> _Exercise objective_
The data below holds a line containing "Recreate this object" and a line containing "a toggle rod."; please quote exactly those two lines and every line between them, and nothing else.

———

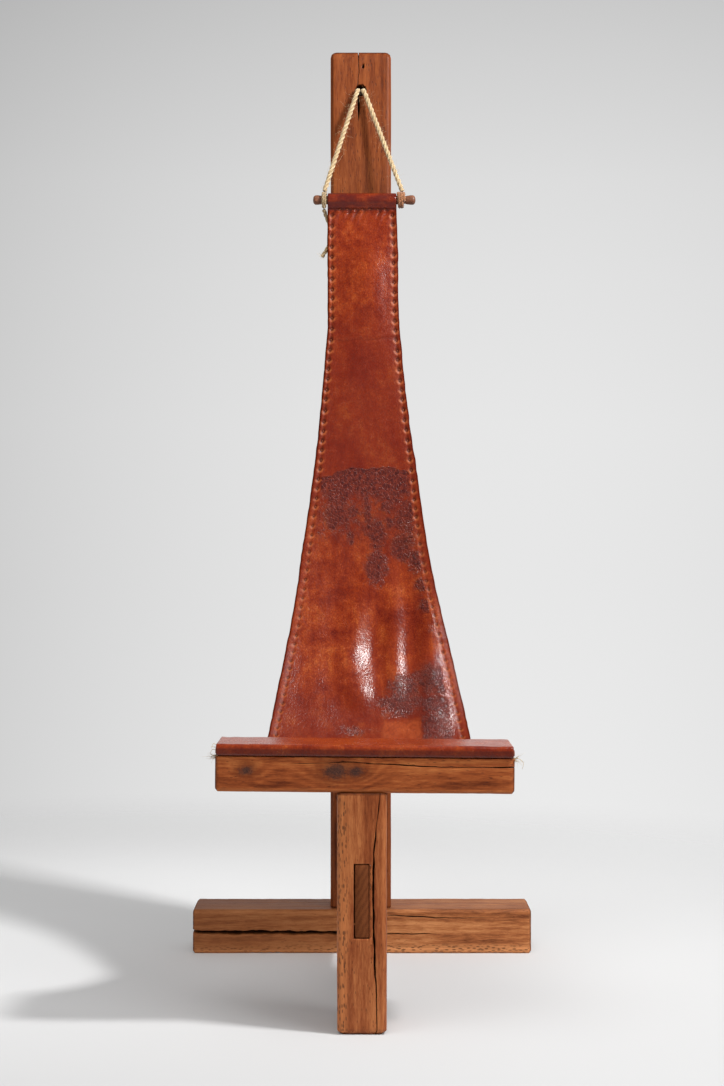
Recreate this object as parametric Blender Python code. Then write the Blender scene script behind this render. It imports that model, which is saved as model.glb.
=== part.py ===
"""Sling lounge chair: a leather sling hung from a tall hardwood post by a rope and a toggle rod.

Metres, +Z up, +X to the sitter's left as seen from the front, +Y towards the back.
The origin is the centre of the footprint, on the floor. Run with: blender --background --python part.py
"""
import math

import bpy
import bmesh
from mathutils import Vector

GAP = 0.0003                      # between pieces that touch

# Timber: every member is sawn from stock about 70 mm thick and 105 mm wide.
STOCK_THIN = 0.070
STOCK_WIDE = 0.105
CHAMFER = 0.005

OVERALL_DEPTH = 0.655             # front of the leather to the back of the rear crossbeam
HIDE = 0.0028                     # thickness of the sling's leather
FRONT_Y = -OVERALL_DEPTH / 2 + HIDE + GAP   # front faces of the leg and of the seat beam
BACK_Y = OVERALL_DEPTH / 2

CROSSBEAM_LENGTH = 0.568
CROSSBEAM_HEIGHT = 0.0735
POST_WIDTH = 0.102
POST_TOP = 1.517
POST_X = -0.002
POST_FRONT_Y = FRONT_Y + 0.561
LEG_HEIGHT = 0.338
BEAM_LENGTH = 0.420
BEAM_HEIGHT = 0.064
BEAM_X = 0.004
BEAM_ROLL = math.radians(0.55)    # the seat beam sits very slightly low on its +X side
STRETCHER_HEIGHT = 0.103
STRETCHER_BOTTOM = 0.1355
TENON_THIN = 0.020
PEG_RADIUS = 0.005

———

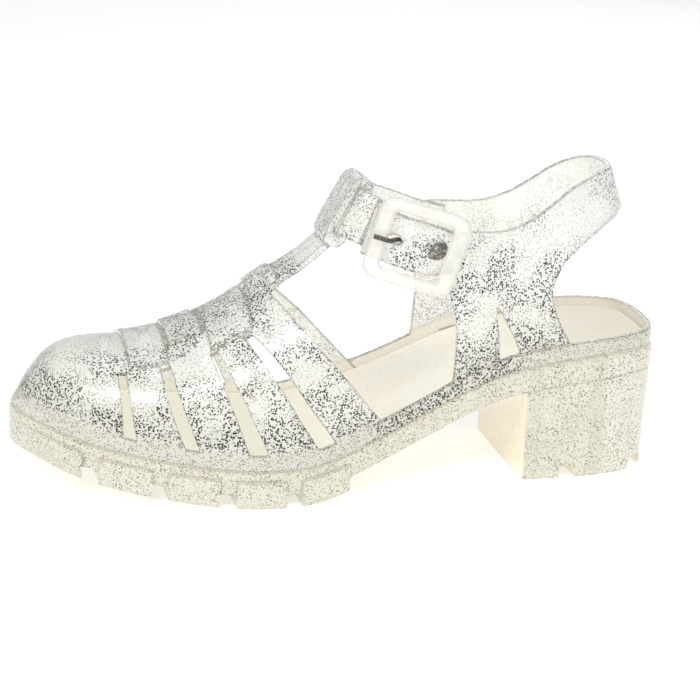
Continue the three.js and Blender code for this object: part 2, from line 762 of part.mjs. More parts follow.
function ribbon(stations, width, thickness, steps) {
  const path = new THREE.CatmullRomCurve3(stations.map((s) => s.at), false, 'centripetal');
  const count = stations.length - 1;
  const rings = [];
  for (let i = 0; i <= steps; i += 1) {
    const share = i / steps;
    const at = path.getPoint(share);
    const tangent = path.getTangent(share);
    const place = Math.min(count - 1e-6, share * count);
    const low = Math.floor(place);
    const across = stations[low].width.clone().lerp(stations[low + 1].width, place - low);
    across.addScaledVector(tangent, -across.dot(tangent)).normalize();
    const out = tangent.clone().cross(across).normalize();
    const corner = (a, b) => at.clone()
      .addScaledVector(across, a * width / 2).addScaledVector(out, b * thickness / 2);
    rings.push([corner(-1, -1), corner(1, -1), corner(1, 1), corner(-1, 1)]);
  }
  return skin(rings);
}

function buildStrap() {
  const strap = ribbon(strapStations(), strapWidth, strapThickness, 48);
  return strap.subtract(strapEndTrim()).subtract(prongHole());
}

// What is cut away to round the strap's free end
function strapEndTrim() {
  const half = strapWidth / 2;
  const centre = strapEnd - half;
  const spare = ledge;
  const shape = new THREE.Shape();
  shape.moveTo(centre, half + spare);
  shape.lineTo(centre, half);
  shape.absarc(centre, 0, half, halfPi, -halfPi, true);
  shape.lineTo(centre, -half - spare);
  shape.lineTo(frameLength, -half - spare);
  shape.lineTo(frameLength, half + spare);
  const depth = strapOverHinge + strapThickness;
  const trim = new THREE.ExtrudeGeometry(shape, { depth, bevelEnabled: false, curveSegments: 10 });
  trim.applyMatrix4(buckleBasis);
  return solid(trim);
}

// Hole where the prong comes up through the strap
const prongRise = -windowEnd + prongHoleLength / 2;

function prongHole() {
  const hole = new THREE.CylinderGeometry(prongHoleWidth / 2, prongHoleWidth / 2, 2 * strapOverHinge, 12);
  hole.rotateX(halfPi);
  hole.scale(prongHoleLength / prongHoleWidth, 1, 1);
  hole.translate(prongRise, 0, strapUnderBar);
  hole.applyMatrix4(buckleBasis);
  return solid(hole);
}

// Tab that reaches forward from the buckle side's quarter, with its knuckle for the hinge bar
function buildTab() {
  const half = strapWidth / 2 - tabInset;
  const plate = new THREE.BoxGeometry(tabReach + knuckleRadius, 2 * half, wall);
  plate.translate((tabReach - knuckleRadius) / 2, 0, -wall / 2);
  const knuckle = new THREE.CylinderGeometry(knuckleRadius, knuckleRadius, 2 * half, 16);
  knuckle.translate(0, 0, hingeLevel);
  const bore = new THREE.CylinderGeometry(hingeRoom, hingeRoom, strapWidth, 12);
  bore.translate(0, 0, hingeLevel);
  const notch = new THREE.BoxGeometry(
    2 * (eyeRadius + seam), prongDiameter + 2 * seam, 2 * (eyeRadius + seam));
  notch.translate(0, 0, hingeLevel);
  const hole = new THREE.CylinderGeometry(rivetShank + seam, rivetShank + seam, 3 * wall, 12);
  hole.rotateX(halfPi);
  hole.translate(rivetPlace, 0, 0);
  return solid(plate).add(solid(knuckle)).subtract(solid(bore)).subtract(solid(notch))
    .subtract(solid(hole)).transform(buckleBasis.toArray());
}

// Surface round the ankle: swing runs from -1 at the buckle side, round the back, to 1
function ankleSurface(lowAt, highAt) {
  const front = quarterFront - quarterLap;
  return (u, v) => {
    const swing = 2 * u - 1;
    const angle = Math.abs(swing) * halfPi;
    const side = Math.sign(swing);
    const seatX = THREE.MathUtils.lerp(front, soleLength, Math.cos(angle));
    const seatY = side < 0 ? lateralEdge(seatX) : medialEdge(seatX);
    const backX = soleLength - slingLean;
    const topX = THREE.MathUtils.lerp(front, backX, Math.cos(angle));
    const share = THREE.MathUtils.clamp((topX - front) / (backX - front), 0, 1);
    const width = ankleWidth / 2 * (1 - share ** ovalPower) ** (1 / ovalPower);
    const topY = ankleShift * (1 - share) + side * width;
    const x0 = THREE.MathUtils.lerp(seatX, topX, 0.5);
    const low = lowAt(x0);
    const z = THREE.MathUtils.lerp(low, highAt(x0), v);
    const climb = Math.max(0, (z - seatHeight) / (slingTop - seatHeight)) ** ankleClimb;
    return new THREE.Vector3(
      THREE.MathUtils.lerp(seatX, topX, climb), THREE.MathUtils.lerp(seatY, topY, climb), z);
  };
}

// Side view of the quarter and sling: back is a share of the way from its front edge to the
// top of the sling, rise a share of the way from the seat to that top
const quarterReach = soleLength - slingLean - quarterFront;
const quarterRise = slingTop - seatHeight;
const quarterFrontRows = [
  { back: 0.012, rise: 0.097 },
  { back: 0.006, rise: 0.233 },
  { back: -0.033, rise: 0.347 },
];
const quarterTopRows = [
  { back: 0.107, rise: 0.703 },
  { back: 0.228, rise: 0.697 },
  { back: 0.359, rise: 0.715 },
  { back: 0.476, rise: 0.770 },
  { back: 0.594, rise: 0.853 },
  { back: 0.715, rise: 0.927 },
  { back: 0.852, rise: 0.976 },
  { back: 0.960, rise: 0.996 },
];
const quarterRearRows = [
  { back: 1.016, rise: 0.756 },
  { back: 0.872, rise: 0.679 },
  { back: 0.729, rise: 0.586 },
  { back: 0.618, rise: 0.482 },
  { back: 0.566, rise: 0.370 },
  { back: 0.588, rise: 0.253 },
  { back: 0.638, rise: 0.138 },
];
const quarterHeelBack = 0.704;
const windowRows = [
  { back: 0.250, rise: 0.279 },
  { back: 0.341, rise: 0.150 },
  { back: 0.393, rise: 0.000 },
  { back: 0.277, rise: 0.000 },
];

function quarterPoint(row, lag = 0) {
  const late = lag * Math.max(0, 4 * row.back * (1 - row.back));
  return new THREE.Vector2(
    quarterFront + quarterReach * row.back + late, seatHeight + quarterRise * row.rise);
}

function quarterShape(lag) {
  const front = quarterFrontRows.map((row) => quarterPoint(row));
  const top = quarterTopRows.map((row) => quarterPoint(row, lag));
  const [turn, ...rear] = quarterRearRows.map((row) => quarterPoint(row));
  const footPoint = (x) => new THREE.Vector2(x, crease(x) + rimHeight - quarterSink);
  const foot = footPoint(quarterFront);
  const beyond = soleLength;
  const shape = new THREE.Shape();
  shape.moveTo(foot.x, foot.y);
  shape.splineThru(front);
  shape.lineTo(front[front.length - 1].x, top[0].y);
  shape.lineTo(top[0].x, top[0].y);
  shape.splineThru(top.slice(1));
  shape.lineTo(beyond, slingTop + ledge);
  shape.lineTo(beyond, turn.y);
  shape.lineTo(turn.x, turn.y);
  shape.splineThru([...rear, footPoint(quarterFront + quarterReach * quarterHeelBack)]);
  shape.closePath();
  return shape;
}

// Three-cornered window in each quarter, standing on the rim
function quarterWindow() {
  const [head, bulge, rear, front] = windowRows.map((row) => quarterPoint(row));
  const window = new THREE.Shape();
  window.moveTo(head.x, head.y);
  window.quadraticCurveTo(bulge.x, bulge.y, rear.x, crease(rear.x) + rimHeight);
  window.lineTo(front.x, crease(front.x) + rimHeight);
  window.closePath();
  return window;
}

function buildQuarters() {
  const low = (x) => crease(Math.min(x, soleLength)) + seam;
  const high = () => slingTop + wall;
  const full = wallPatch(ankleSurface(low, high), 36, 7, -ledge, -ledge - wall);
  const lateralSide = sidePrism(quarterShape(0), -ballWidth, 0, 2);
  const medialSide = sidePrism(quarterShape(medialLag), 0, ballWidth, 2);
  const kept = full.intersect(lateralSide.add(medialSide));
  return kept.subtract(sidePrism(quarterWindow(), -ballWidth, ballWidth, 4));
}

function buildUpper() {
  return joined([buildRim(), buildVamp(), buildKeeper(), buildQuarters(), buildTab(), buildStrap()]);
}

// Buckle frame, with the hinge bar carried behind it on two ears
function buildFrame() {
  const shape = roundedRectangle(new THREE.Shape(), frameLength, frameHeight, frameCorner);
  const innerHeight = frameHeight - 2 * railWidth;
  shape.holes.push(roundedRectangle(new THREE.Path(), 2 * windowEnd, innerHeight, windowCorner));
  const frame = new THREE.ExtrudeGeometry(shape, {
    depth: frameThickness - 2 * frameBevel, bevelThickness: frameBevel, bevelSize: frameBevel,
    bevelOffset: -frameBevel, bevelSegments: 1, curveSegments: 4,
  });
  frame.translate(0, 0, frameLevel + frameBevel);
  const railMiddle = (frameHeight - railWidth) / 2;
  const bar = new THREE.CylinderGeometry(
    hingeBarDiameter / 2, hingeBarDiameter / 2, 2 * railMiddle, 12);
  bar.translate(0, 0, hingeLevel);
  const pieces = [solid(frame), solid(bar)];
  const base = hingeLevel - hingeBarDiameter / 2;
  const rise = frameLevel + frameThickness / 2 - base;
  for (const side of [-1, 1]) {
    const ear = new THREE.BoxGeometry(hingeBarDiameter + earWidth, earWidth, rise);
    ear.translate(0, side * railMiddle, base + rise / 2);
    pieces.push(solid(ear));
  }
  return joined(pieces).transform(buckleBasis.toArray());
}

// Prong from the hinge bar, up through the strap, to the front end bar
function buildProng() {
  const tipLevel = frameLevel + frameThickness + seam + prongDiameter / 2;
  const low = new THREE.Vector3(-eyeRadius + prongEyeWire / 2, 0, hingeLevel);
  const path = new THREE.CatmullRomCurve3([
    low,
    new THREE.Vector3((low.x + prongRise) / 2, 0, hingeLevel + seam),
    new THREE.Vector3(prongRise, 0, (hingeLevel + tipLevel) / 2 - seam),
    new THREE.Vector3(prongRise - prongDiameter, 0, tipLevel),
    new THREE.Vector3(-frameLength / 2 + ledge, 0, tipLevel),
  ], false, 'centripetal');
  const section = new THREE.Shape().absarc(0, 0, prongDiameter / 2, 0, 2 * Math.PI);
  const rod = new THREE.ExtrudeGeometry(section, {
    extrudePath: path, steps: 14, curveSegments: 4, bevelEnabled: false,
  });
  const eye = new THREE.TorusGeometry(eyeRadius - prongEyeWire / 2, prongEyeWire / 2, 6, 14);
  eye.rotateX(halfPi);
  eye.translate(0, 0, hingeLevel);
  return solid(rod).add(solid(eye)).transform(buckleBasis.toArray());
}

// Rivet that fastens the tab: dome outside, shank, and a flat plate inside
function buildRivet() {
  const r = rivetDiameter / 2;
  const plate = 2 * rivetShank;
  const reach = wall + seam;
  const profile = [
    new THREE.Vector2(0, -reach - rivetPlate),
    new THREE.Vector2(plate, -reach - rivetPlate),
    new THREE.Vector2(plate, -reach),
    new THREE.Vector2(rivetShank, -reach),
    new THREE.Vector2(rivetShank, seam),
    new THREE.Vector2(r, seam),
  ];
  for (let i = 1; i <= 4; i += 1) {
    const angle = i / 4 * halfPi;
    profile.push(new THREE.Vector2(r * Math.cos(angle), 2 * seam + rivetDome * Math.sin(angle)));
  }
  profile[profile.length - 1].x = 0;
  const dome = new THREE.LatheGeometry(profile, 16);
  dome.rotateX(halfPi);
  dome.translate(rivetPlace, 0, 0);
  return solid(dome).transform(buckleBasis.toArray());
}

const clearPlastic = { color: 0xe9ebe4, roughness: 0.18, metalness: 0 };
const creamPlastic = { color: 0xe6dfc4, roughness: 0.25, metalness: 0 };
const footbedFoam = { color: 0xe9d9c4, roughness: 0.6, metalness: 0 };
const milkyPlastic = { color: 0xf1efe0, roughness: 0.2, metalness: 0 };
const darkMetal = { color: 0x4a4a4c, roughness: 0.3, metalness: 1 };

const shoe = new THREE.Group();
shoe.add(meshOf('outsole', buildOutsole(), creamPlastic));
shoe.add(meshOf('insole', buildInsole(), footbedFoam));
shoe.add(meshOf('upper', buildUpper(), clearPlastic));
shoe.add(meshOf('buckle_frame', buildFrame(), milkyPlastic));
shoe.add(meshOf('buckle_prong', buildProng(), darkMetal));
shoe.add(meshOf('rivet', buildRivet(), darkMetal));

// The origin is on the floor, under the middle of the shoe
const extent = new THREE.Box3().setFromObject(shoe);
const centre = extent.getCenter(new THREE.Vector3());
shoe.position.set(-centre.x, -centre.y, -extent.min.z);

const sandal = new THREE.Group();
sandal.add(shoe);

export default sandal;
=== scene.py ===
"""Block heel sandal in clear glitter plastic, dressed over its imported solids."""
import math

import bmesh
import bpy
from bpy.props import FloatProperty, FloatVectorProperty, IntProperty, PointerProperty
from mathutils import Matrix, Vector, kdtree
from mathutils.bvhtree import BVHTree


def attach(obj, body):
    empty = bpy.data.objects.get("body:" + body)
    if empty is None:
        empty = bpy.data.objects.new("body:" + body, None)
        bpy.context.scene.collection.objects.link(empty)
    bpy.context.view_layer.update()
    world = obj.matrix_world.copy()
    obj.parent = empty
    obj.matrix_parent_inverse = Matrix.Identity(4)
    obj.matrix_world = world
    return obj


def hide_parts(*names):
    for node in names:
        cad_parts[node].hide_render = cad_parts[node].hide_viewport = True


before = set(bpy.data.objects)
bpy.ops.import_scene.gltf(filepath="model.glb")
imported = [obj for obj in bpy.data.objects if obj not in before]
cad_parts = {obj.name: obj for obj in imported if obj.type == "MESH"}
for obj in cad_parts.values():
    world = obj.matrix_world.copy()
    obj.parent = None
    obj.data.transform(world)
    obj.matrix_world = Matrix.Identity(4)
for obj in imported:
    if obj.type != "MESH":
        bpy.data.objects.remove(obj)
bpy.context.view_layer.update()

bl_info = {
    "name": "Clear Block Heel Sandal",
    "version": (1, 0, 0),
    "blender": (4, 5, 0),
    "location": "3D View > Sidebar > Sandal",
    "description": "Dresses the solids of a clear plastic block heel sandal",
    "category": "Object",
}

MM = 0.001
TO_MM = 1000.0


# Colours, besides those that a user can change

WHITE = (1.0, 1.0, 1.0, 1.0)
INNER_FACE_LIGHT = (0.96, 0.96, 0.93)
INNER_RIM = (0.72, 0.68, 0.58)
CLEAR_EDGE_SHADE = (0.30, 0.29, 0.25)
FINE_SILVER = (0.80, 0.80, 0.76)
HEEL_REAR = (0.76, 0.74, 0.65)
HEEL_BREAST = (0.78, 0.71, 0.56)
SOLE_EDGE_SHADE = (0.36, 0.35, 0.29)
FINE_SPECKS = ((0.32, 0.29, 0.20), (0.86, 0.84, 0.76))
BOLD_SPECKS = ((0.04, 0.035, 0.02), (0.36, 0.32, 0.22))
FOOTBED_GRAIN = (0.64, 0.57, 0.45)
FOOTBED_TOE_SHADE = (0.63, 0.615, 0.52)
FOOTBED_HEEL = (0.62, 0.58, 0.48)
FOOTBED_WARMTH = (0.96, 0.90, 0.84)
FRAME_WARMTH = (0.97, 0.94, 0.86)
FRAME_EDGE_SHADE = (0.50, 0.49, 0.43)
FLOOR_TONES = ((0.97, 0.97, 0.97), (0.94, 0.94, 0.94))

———

> _Expected output_
Recreate this object as parametric Blender Python code. Then write the Blender scene script behind this render. It imports that model, which is saved as model.glb.
=== part.py ===
"""Sling lounge chair: a leather sling hung from a tall hardwood post by a rope and a toggle rod.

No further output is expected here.